2. Manage complexity from day one (ie: don't write slop and "fix it later" if it goes somewhere).
Very early on, I'd hammer out code and refactor afterward. Big mistake. Now I start with clean, skeletal structure (minimalism first) and flesh it out carefully, with AI or not.
Messy code compounds and becomes unfixable. Upfront discipline on architecture, naming, and simplicity saves enormous pain later, especially in large systems like Windows.
3. Tools and processes matter more than you think
We suffered with basic diff/manual deltas instead of modern source control like Git. Branching, testing, and good tooling would have made porting and collaboration way smoother. Invest in your environment, automation, and reproducible builds early. Good tools amplify your output; bad ones (or none) drag everything down.
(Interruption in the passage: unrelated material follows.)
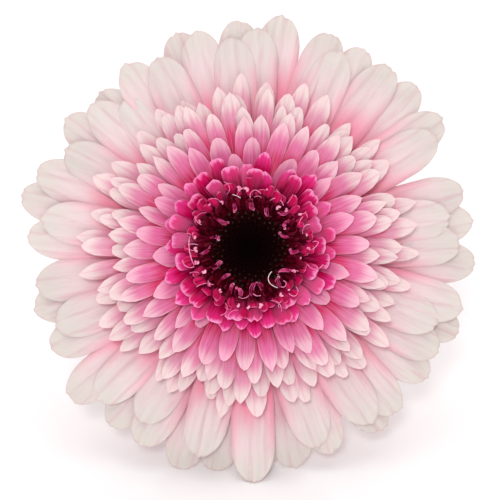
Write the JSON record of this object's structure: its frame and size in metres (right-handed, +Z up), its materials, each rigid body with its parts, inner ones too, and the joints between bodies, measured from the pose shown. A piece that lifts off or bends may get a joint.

4. Understand the problem and existing code deeply before writing
Don't jump straight to coding. Map out the problem, study what's already there (you'll inherit a lot), and plan. Low-level knowledge (hardware quirks, alignment issues on different architectures like MIPS/Alpha) was crucial. Also: assert early and often. It forces clarity.
5. People, politics, and "the right tool for the job" beat pure tech arguments.
Brilliant engineers still argue endlessly. Sometimes it's about ego, not merit. Learn to spot the difference and "steer" the conversation rather than "winning" it.
Bonus from experience: Side projects like Task Manager (started at home because I wanted the tool) can become your biggest hits. Ship small, useful things often. If you're just starting, focus on fundamentals, patterns over syntax, and building resilience for the long haul. It's going to be a wild ride, but the fundamentals still matter.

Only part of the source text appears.